There is no doubt that IPA will now take a hard line approach to extensions of time for filing evidence. There is also little doubt that we will shortly see parties who have had their extension refused seeking review by the Federal Court under the Administrative Decisions (Judicial Review) Act. It will be interesting to see the outcome of those reviews. We suspect that the courts may take a different line to that proposed by IPA and that over time the hard line approach adopted by IPA may be softened to some extent.

Five practical suggestions for dealing with the new provisions

  1. Start identifying potential experts early – do not wait until the start of the evidentiary period to commence your search.
  2. Once you have identified your preferred expert, consider whether you should continue working with the next best alternative expert so that you have a back-up expert.
  3. Treat the preparation of evidence as a project management exercise. Determine the key milestones, establish nominal deadlines for completing those milestones and work out your critical path. This will allow you to spot early whether you are likely to need more time to complete your evidence. It will also help illustrate to IPA that you have taken steps to ensure your evidence is filed within the period.
  4. Consider requesting extensions early. It may be best to ensure that your request can be fully determined within the existing evidentiary period, as this will allow you to retain the opportunity to file evidence that is immediately available if the request is refused.
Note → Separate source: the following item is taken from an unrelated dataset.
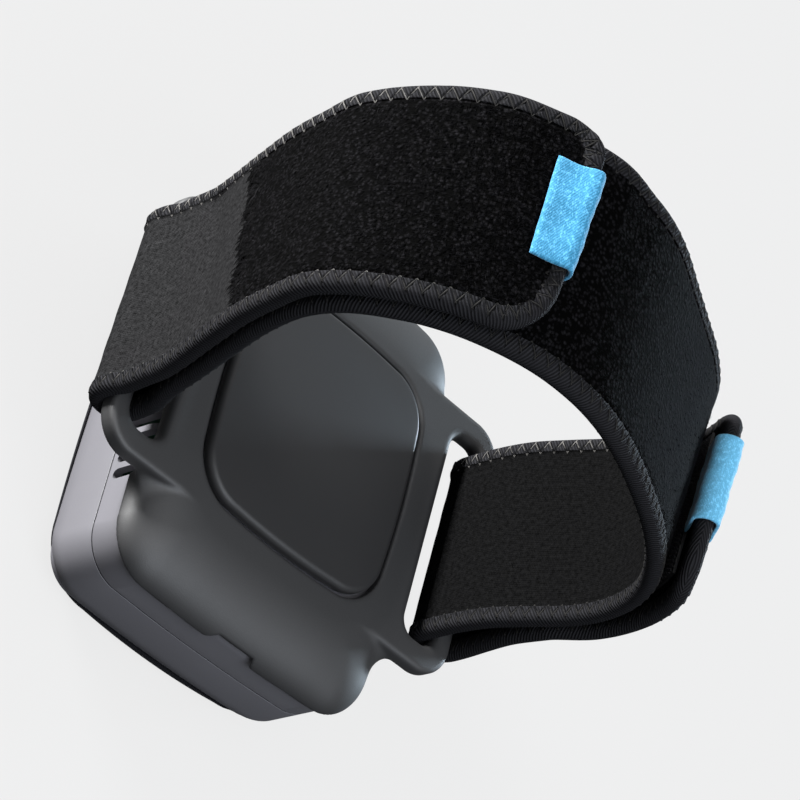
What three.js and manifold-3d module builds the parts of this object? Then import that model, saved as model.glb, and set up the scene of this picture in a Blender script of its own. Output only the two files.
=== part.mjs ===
// Hot and cold therapy unit in a soft cradle with a wide wrap strap.
// Millimetres, +Z up. The unit stands on its front cap, with the origin at the
// centre of that flat face; X runs from strap wing to strap wing, and the
// treatment plate faces up into the strap loop.

import * as THREE from "three";
import { mergeVertices } from "three/addons/utils/BufferGeometryUtils.js";
import Module from "manifold-3d";

const wasm = await Module();
wasm.setup();

// Driving dimensions

const CLEARANCE = 0.3; // running gap between neighbouring pieces
const OVERRUN = 2; // how far a cutting tool runs past the face it cuts
const CORNER_STEPS = 5;
const SIDE_STEPS = 4;
const ROUND_STEPS = 16;
const CURVE_STEPS = 600;

const housing = {
  width: 75,
  length: 101.3,
  corner: 11,
  bow: 0.7,
  wall: 2,
  seamHeight: 19.2,
  seamGap: 0.4,
  frontHeight: 8,
  edgeRound: 1.2,
  edgeSteps: 3,
};

const rearRoll = {
  topHeight: 35.2,
  startHeight: 28,
  insetX: 6.5,
  insetY: 15.5,
  topCorner: 14,
  skin: 1.8,
  steps: 5,
};

const vent = {
  width: 2.6,
  pitch: 4.2,
  lowHeight: 20.8,
  highHeight: 32.2,
  reach: 62,
  endSteps: 3,
};

// The cap and the boards keep these distances from what goes round them.
const cap = {
  insetX: 0.8,
  insetY: 0.95,
  corner: 15.5,
  bow: 1.1,
  height: 7,
  edgeRadius: 5,
  skin: 2,
  neckWall: 1.6,
  neckHeight: 9.6,
  edgeSteps: 5,
};

const lens = { width: 28, length: 12, corner: 3, thickness: 1.5, ledge: 1, recess: 0.2, insetY: 24.7 };

const button = {
  radius: 5.5,
  spacing: 26,
  insetY: 22.7,
  recess: 0.35,
  travel: 0.5,
  flange: 1.1,
  flangeThickness: 0.8,
  dish: 0.5,
  dishMiddle: 0.12,
  stemRadius: 1.8,
  contactGap: 0.1,
};

const tactSwitch = { size: 5, bodyHeight: 0.9, capRadius: 1.5, capHeight: 0.4 };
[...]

Remember, IPA will not allow the requesting party a short extension to file evidence that is immediately available, so you will need to keep some time up your sleeve. Partial evidence can be better than no evidence at all.
  5. When you apply for an extension, make sure your request is very detailed. Unexplained delays are likely to be fatal.

The content of this article is intended to provide a general guide to the subject matter. Specialist advice should be sought about your specific circumstances.